---- Supplied data

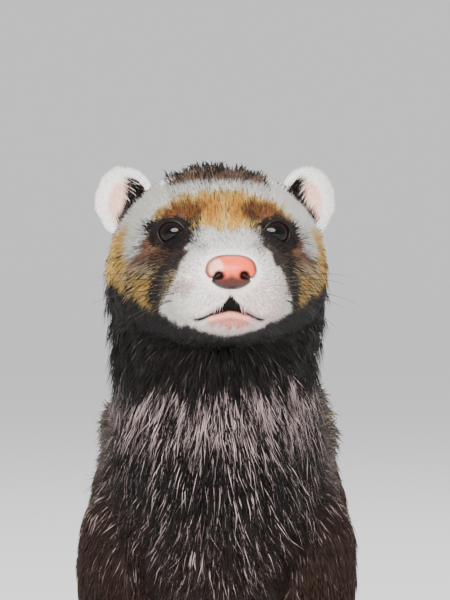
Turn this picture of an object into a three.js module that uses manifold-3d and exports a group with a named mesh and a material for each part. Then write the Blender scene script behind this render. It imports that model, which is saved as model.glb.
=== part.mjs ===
/*
 * A life-size domestic ferret, an adult male in the dark sable coat.
 * It stands on four feet with its neck raised and its face a little to its own left.
 *
 * Units are millimetres. +Z is up and the floor is z = 0. The face looks towards -Y, the tail
 * trails towards +Y and the animal's left side is +X. The origin is the middle of its footprint box.
 *
 * Every long form is a run of oval sections along a bent line, so a limb is a short table of
 * stations and one loft. The head has its own sections and is modelled level in a turned group.
 */
import * as THREE from 'three';
import { LoftGeometry } from 'three/addons/geometries/LoftGeometry.js';
import { mergeVertices } from 'three/addons/utils/BufferGeometryUtils.js';
import Module from 'manifold-3d';

const wasm = await Module();
wasm.setup();
const { Manifold, Mesh: SolidMesh } = wasm;

// Driving dimensions

const GAP = 0.3; // left between pieces that touch
const FOOTPRINT_MIDDLE_Y = 151; // from the forefeet back to the middle of the whole animal
const BODY_COAT = 5; // from the skin out to the tips of the coat
const TAIL_COAT = 8.5;
const CORE_SHARE = 0.35; // how far through the coat the dense core reaches

const HEAD_PIVOT = new THREE.Vector3(0, -44, 146);
const HEAD_TURN = THREE.MathUtils.degToRad(4);
const HEAD_LIFT = THREE.MathUtils.degToRad(1);
const NOSE_REACH = 58; // from the pivot forward to the middle of the nose pad

const EYE_RADIUS = 4.9;
const EYE_FRONT = new THREE.Vector3(14.5, 24.5, 10.3); // side, depth behind the nose, rise
const EYE_OUTWARD = THREE.MathUtils.degToRad(32);
const EYE_UPWARD = THREE.MathUtils.degToRad(12);
const EYE_SLANT = THREE.MathUtils.degToRad(6); // the inner corner lies lower
const LID_THICKNESS = 0.7;
const LID_OPENING = new THREE.Vector2(4.3, 3.4);

const EAR_AT = new THREE.Vector3(25.5, 57, 18.5); // side, depth behind the nose, rise
const EAR_SIZE = new THREE.Vector3(8.7, 4.8, 10.4);
const EAR_WALL = 1.8;
const EAR_BOWL = 2.6; // how far the hollow stands forward of the shell
const EAR_TURN = { forward: -0.1, outward: 0.32, open: 0.5 }; // radians

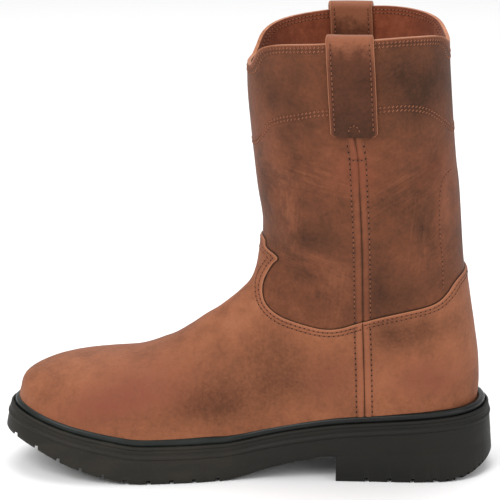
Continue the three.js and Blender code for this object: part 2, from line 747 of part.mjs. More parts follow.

--------

*Set task*:
Set out the complete listing exactly as shown.

*Written solution*:
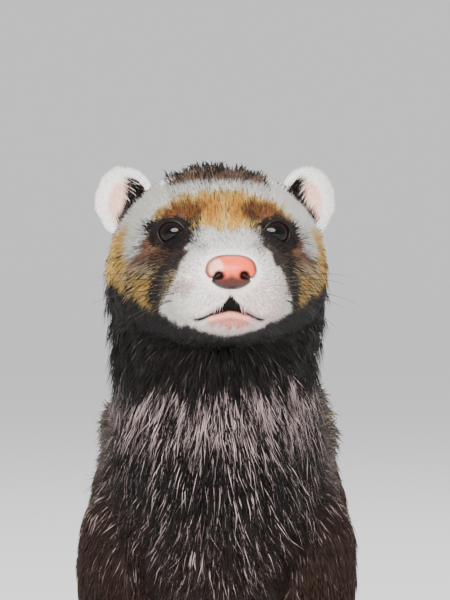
Turn this picture of an object into a three.js module that uses manifold-3d and exports a group with a named mesh and a material for each part. Then write the Blender scene script behind this render. It imports that model, which is saved as model.glb.
=== part.mjs ===
/*
 * A life-size domestic ferret, an adult male in the dark sable coat.
 * It stands on four feet with its neck raised and its face a little to its own left.
 *
 * Units are millimetres. +Z is up and the floor is z = 0. The face looks towards -Y, the tail
 * trails towards +Y and the animal's left side is +X. The origin is the middle of its footprint box.
 *
 * Every long form is a run of oval sections along a bent line, so a limb is a short table of
 * stations and one loft. The head has its own sections and is modelled level in a turned group.
 */
import * as THREE from 'three';
import { LoftGeometry } from 'three/addons/geometries/LoftGeometry.js';
import { mergeVertices } from 'three/addons/utils/BufferGeometryUtils.js';
import Module from 'manifold-3d';

const wasm = await Module();
wasm.setup();
const { Manifold, Mesh: SolidMesh } = wasm;

// Driving dimensions

const GAP = 0.3; // left between pieces that touch
const FOOTPRINT_MIDDLE_Y = 151; // from the forefeet back to the middle of the whole animal
const BODY_COAT = 5; // from the skin out to the tips of the coat
const TAIL_COAT = 8.5;
const CORE_SHARE = 0.35; // how far through the coat the dense core reaches

const HEAD_PIVOT = new THREE.Vector3(0, -44, 146);
const HEAD_TURN = THREE.MathUtils.degToRad(4);
const HEAD_LIFT = THREE.MathUtils.degToRad(1);
const NOSE_REACH = 58; // from the pivot forward to the middle of the nose pad

const EYE_RADIUS = 4.9;
const EYE_FRONT = new THREE.Vector3(14.5, 24.5, 10.3); // side, depth behind the nose, rise
const EYE_OUTWARD = THREE.MathUtils.degToRad(32);
const EYE_UPWARD = THREE.MathUtils.degToRad(12);
const EYE_SLANT = THREE.MathUtils.degToRad(6); // the inner corner lies lower
const LID_THICKNESS = 0.7;
const LID_OPENING = new THREE.Vector2(4.3, 3.4);

const EAR_AT = new THREE.Vector3(25.5, 57, 18.5); // side, depth behind the nose, rise
const EAR_SIZE = new THREE.Vector3(8.7, 4.8, 10.4);
const EAR_WALL = 1.8;
const EAR_BOWL = 2.6; // how far the hollow stands forward of the shell
const EAR_TURN = { forward: -0.1, outward: 0.32, open: 0.5 }; // radians

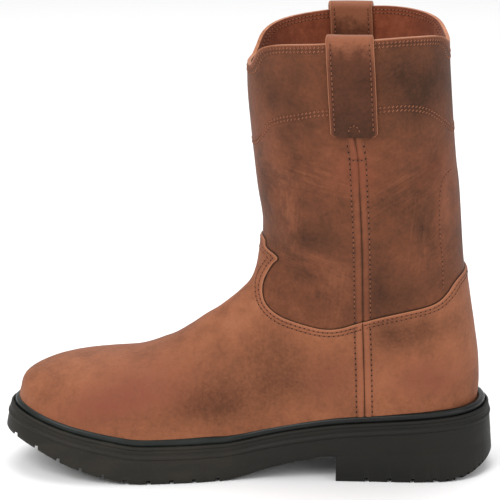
Continue the three.js and Blender code for this object: part 2, from line 747 of part.mjs. More parts follow.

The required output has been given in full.